To ask the Secretary of State for International Development, what steps her Department is taking to support internally displaced people in (a) Syria and (b) Iraq.
The ongoing conflict in Syria has caused immense human suffering, displacing over 6 million people within Syria. The UK has committed £2.71 billion in response to the Syria Crisis since 2012.
We monitor displacement and maintain close contact with other donors and humanitarian partners to ensure our programmes are supporting those most in need, including internally displaced people (IDPs). In September 2018, DFID provided an additional £32 million for Northern Syria to provide essential services such as shelter and clean water for those in need, including the up to 1.4 million IDPs in Idlib. We also fund the life-saving provision of water for thousands of IDPs at the Rukban camp and are supporting efforts to help those affected by hazardous winter conditions at Al-Hol camp. But our efforts are hampered by access problems caused by Assad’s regime and violence on the ground.

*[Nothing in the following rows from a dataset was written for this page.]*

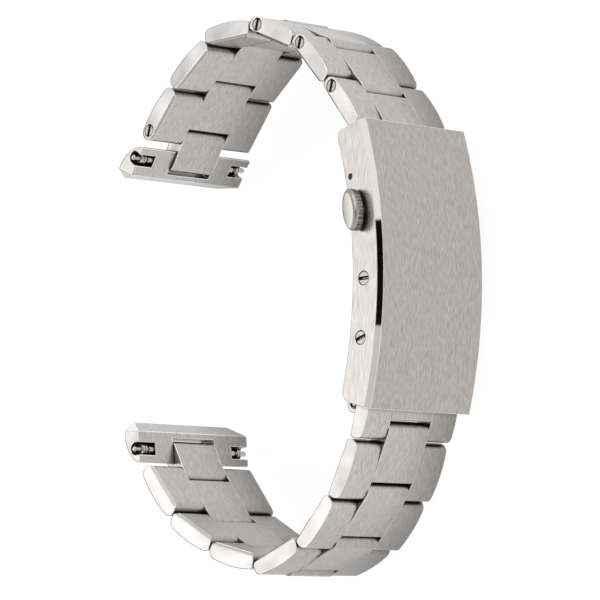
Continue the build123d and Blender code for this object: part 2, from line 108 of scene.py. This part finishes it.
# Broad faces of the strap, from the far side at negative Z to the near one
STRAP_HALF_WIDTH = 0.0098
FALL_START = -0.001
NEAR_LEVEL = 1.18
MIDDLE_LEVEL = 0.98
FAR_LEVEL = 0.58
LOW_RANGE = (-0.061, -0.049)
LOW_LEVEL = 0.68
LINK_SEAM = 0.00411
SEAM_RANGE = (0.000045, 0.00009)
SEAM_SHADE = 0.4

# Flanks, the clasp's bevels and the button's dome
FLANK_LEVEL = 1.05
BEVEL_RANGE = (-0.018, -0.016)
LOWER_BEVEL_LEVEL = 1.6
UPPER_BEVEL_LEVEL = 1.0
RIDGE_ALONG = (0.98096, 0.19423, 0.0)
RIDGE_PLACE = 0.044
RIDGE_REACH = 0.0016
RIDGE_LIGHT = 1.3
RIDGE_SHADE = 0.7

# Studio: directions of the patches of the room, each with its inner and outer angle
FLOOR_SIZE = 4.0
FLOOR_GLOW = 0.86
FLOOR_COLOUR = (0.22, 0.22, 0.22)
ROOM_COLOUR = (0.8, 0.8, 0.8)
ROOM_LEVEL = 1.0
LEFT_LIGHT = (-0.7, -0.2, 0.7)
LEFT_ANGLES = (10.0, 27.0)
LEFT_COLOUR = (0.784, 0.8, 0.818)
LEFT_LEVEL = 1.9
ABOVE_LIGHT = (0.55, 0.6, 0.62)
ABOVE_ANGLES = (18.0, 24.0)
ABOVE_LEVEL = 1.3
DARK_CARD = (0.714, 0.14, 0.686)
DARK_ANGLES = (9.2, 9.6)
DARK_LEVEL = 0.01

# The vector sockets of a Mix node, which share their names with its other sockets
MIX_FIRST = 4
MIX_SECOND = 5
MIX_RESULT = 1


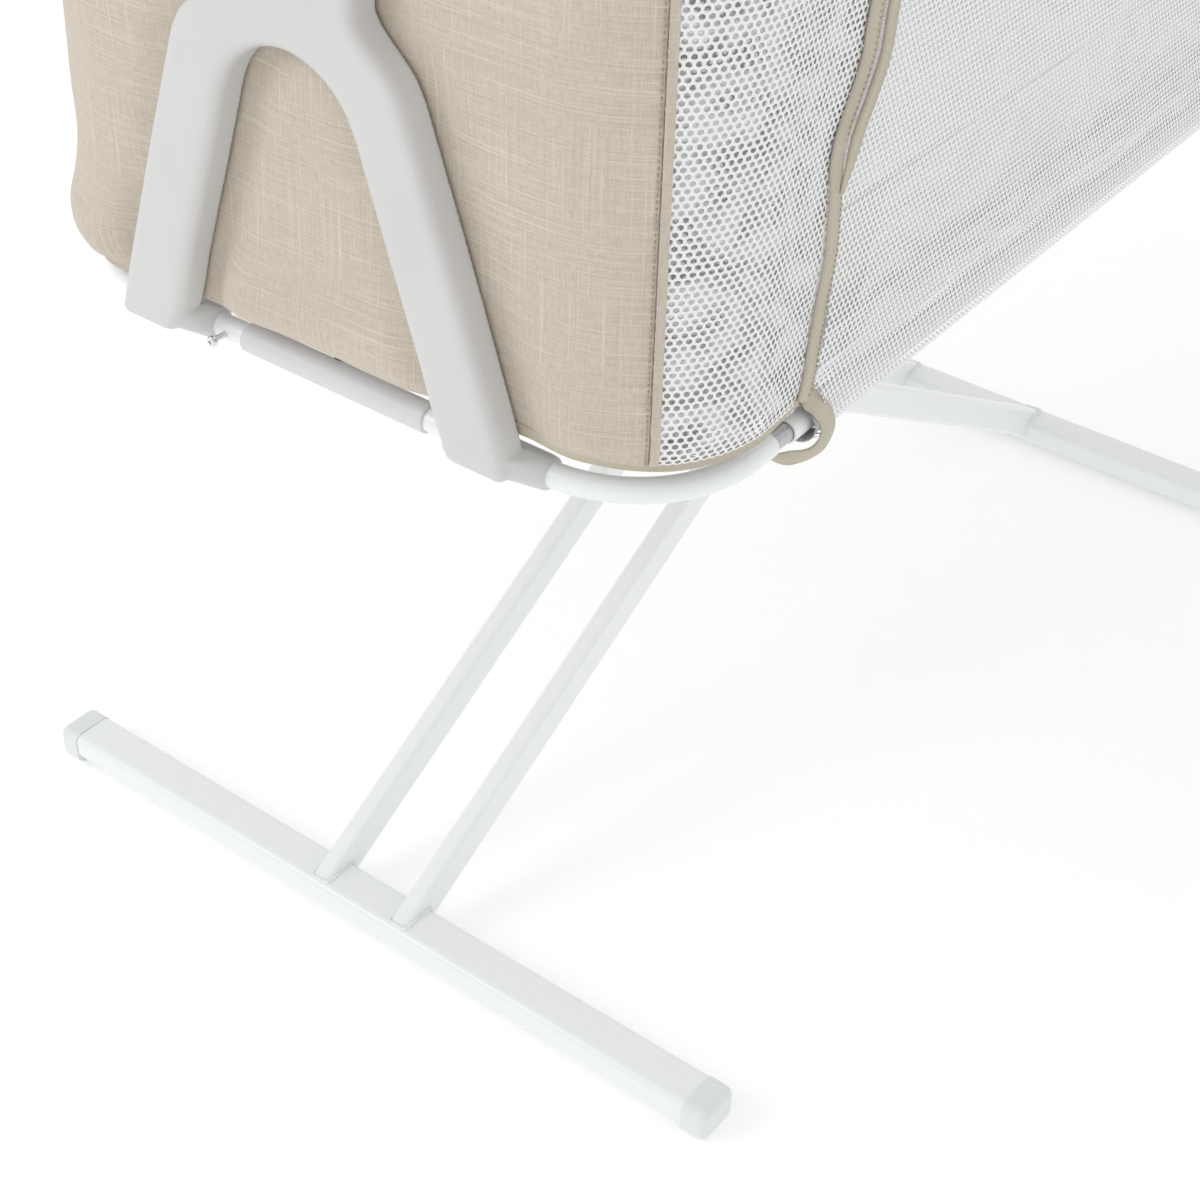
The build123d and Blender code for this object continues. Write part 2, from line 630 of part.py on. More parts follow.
# Zip sliders, parked at the top of the drop side's two zips and leaning with them.
SLIDER_Z = 792.0
SLIDER_BODY = (7.0, 3.0, 12.0)
SLIDER_PULL = (5.0, 1.4, 26.0)
zip_lean = degrees(atan2(ZIP_LOW_X - ZIP_TOP_X, WALL_TOP_Z - ZIP_LEAN_Z))
for end_name, end in ENDS.items():
    slider_face_y = -RING_HALF_Y - WALL_OUT - 0.3
    with BuildPart() as zip_slider:
        slider_place = Location((end * zip_x(SLIDER_Z), slider_face_y, SLIDER_Z), (0, -end * zip_lean, 0))
        with Locations(slider_place):
            with Locations((0, -SLIDER_BODY[1] / 2, 0)):
                Box(*SLIDER_BODY)
            with Locations((0, -SLIDER_BODY[1] - 0.6, -12)):
                Box(*SLIDER_PULL)
    save(zip_slider, f"zip_slider_{end_name}")


# ---------------------------------------------------------------- folding stand
FOOT_R = 6.0
FOOT_WALL = 1.6
FOOT_MID_Z = FOOT_GAP + FOOT_H / 2
STRUT_R = 4.0
STRUT_WALL = 1.5
PIVOT_R = 4.0
LEG_SETS = {"inner": (-1, INNER_Y), "outer": (1, OUTER_Y)}


def strut_axis(end):
    """The direction of a strut from its foot up to its top tube."""
    lean = radians(LEG_ANGLE)
    return (-end * cos(lean), 0, sin(lean))


for set_name, (end, strut_y) in LEG_SETS.items():
    with BuildPart() as foot_tube:
        with BuildSketch(along_y(end * FOOT_X, -FOOT_HALF_Y, FOOT_MID_Z)):
            RectangleRounded(FOOT_W, FOOT_H, FOOT_R)
            offset(amount=-FOOT_WALL, mode=Mode.SUBTRACT)
        extrude(amount=2 * FOOT_HALF_Y)
    save(foot_tube, f"{set_name}_foot_tube")

    with BuildPart() as foot_caps:
        for side in SIDES.values():
            cap_height = FOOT_TOP_Z + 0.7
            with BuildSketch(along_y(end * FOOT_X, side * (FOOT_HALF_Y + 0.2), cap_height / 2)):
                RectangleRounded(FOOT_W + 1.6, cap_height, FOOT_R + 1)
            extrude(amount=side * CAP_LENGTH)
            fillet(foot_caps.faces().sort_by(Axis.Y)[-1 if side > 0 else 0].edges(), radius=6.5)
            with BuildSketch(along_y(end * FOOT_X, side * (FOOT_HALF_Y + 1), FOOT_MID_Z)):
                RectangleRounded(FOOT_W - 2 * FOOT_WALL - 0.2, FOOT_H - 2 * FOOT_WALL - 0.2,
                                 FOOT_R - FOOT_WALL)
            extrude(amount=-side * 24)
    save(foot_caps, f"{set_name}_foot_caps")

    top_x = -end * LEG_AXIS_X
    tube_start = along_y(top_x, -TOP_TUBE_HALF_Y, LEG_AXIS_Z)
    top_tube = straight_tube(tube_start, 2 * TOP_TUBE_HALF_Y, TOP_TUBE_R, TOP_TUBE_R - 1.5)
    save(top_tube, f"{set_name}_top_tube")

    with BuildPart() as top_caps:
        for side in SIDES.values():
            with BuildSketch(along_y(top_x, side * (TOP_TUBE_HALF_Y + 0.1), LEG_AXIS_Z)):
                Circle(TOP_TUBE_R + 1.5)
            extrude(amount=side * 5)
            with BuildSketch(along_y(top_x, side * (TOP_TUBE_HALF_Y + 1), LEG_AXIS_Z)):
                Circle(TOP_TUBE_R - 1.6)
            extrude(amount=-side * 15)
    save(top_caps, f"{set_name}_top_caps")

    for side_name, side in SIDES.items():
        lead = 45.0
        direction = strut_axis(end)
        foot_point = Vector(end * STRUT_FOOT_X, side * strut_y, FOOT_TOP_Z)
        length = (LEG_AXIS_Z - FOOT_TOP_Z) / sin(radians(LEG_ANGLE)) + lead
        start = foot_point - Vector(*direction) * lead
        with BuildPart() as strut:
            with BuildSketch(Plane(origin=start, x_dir=(0, 1, 0), z_dir=direction)):
                RectangleRounded(STRUT_W, STRUT_D, STRUT_R)
                offset(amount=-STRUT_WALL, mode=Mode.SUBTRACT)
            extrude(amount=length)
            with Locations((end * (FOOT_X + 50 - FOOT_W / 2), side * strut_y, FOOT_TOP_Z - 50)):
                Box(100, 60, 100, mode=Mode.SUBTRACT)
            with BuildSketch(along_y(top_x, side * strut_y - STRUT_W, LEG_AXIS_Z)):
                Circle(TOP_TUBE_R + 0.02)
            extrude(amount=2 * STRUT_W, mode=Mode.SUBTRACT)
            with BuildSketch(along_y(0, side * strut_y - STRUT_W, CROSS_Z)):
                Circle(PIVOT_R + (0.08 if set_name == "inner" else 0.02))
            extrude(amount=2 * STRUT_W, mode=Mode.SUBTRACT)
        save(strut, f"{set_name}_strut_{side_name}")

# Pivot bolts where the two leg frames cross, with a spacer between the struts and a nut inside.
INNER_FACE = INNER_Y - STRUT_W / 2
OUTER_FACE = OUTER_Y + STRUT_W / 2
with BuildPart() as pivot_bolts:
    for side in SIDES.values():
        with BuildSketch(along_y(0, side * (INNER_FACE - 7.5), CROSS_Z)):
            Circle(PIVOT_R)
        extrude(amount=side * (OUTER_FACE - INNER_FACE + 7.5))
        with BuildSketch(along_y(0, side * OUTER_FACE, CROSS_Z)):
            Circle(8)
        extrude(amount=side * 4.5)
    fillet(pivot_bolts.edges().filter_by(GeomType.CIRCLE).filter_by(
        lambda edge: edge.radius > 7 and abs(edge.center().Y) > OUTER_FACE + 4), radius=3)
save(pivot_bolts, "pivot_bolts")

with BuildPart() as pivot_nuts:
    for side in SIDES.values():
        with BuildSketch(along_y(0, side * (INNER_FACE - 0.3), CROSS_Z)):
            RegularPolygon(radius=7.5, side_count=6)
            Circle(PIVOT_R + 0.02, mode=Mode.SUBTRACT)
        extrude(amount=-side * 6.5)
save(pivot_nuts, "pivot_nuts")

with BuildPart() as pivot_spacers:
    for side in SIDES.values():
        with BuildSketch(along_y(0, side * (INNER_Y + STRUT_W / 2 + 0.2), CROSS_Z)):
            Circle(9)
            Circle(PIVOT_R + 0.02, mode=Mode.SUBTRACT)
        extrude(amount=side * (OUTER_Y - INNER_Y - STRUT_W - 0.2))
save(pivot_spacers, "pivot_spacers")
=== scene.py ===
"""The looks of the bedside cradle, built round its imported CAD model.

Lengths are millimetres and angles degrees until a mesh is made, and MM turns them into Blender's
metres. The near end is at -X, the drop side is at -Y and +Z is up.

Most cloth lies on the basket's wall. A place on the wall is (s, z): s runs along the lower ring from
the middle of an end, positive towards the drop side and negative towards the back, and z is the height.
"""

import json
import math

import bmesh
import bpy
import numpy as np
from mathutils import Matrix, Vector
from mathutils.geometry import tessellate_polygon


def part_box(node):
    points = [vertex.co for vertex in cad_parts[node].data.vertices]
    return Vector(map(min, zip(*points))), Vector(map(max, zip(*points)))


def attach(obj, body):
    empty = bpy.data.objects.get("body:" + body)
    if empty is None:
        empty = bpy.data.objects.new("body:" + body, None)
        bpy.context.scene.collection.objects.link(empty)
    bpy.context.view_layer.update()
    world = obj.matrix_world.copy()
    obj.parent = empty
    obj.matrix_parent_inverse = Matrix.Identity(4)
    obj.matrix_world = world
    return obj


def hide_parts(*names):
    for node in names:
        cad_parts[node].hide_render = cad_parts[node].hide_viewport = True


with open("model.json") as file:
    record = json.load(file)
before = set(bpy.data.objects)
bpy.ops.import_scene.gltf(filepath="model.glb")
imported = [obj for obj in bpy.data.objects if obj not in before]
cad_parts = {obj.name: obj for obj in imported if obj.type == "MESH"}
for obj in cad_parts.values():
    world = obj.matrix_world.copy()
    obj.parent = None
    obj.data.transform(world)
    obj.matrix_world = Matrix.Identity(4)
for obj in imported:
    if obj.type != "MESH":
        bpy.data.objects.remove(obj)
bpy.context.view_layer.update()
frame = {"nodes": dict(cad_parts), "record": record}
nodes = frame["nodes"]
MM = 0.001
ENDS = {"near": -1, "far": 1}
SIDES = {"front": -1, "back": 1}


def span(node):
    """A CAD node's lowest and highest corners, in mm."""
    low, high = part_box(node)
    return np.array(low) / MM, np.array(high) / MM


def middle(node):
    """The middle of a CAD node's box, in mm."""
    low, high = span(node)
    return (low + high) / 2


# ---------------------------------------------------------------- measures read from the frame
RING_X = -middle("end_sleeve_near")[0]
RING_Y = -middle("side_tube_front")[1]
RING_Z = middle("side_tube_front")[2]
TUBE_R = (span("side_tube_front")[1][2] - span("side_tube_front")[0][2]) / 2
RAIL_Z = middle("front_rail")[2]
RAIL_R = (span("front_rail")[1][2] - span("front_rail")[0][2]) / 2
SOCKET_OUTER_X = -span("rail_socket_near")[0][0]
FRONT_COVER_X = span("rail_cover_front")[1][0]
BRACKET_FACE_X = -span("bracket_cover_near")[1][0]
BRACKET_OUTER_X = -span("bracket_shell_near")[0][0]
BRACKET_TOP_Z = span("bracket_shell_near")[1][2]
WALL_TOP_Z = span("end_panel_near")[1][2]
DROP_Z = span("drop_panel")[0][2] - 2
CORNER_R = 84.0
CORNER_X = RING_X - CORNER_R
CORNER_Y = RING_Y - CORNER_R
ARC_START = CORNER_Y
ARC_END = ARC_START + CORNER_R * math.pi / 2


# ---------------------------------------------------------------- camera, floor and light
def add_camera():
    """The photograph's view: from outside the near end, on the drop side, looking down."""
    yaw, pitch, roll = (math.radians(a) for a in (35.94, 37.82, 1.85))
    forward = Vector((math.cos(yaw) * math.cos(pitch), math.sin(yaw) * math.cos(pitch), -math.sin(pitch)))
    level_right = Vector((math.sin(yaw), -math.cos(yaw), 0))
    level_up = level_right.cross(forward)
    right = level_right * math.cos(roll) + level_up * math.sin(roll)
    up = level_up * math.cos(roll) - level_right * math.sin(roll)
    turn = Matrix((right, up, -forward)).transposed().to_4x4()
    data = bpy.data.cameras.new("camera")
    data.sensor_width = 36.0
    data.lens = 64.81
    camera = bpy.data.objects.new("camera", data)
    camera.matrix_world = Matrix.Translation(Vector((-1266.5, -795.8, 1184.9)) * MM) @ turn
    bpy.context.scene.collection.objects.link(camera)
    bpy.context.scene.camera = camera


def add_area_light(name, place, aim, size, power):
    """A square soft light, in metres and watts."""
    data = bpy.data.lights.new(name, "AREA")
    data.size = size
    data.energy = power
    light = bpy.data.objects.new(name, data)
    light.location = place
    light.rotation_euler = (Vector(aim) - Vector(place)).to_track_quat("-Z", "Y").to_euler()
    bpy.context.scene.collection.objects.link(light)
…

In Iraq, DFID has committed £252.5 million in humanitarian support since 2014. This includes an additional £10 million which I announced during my visit to Baghdad last month. UK aid has been a lifeline for IDPs and others in need. The UK has provided healthcare services to 4.1 million people, sanitation and safe water to 2.1 million people and food to over 400,000 people.
The UK has also committed over £47 million to directly improve conditions in areas liberated from Daesh in Iraq, including an additional £6.9 million which I announced during my recent visit. UK aid is having real impact. For example, it enabled the repair of a water treatment plant serving 300,000 people in East Mosul, the rehabilitation of 2,000 homes in West Mosul and the reopening of 38 schools across Northern Iraq. This action makes it easier for IDPs to return safely.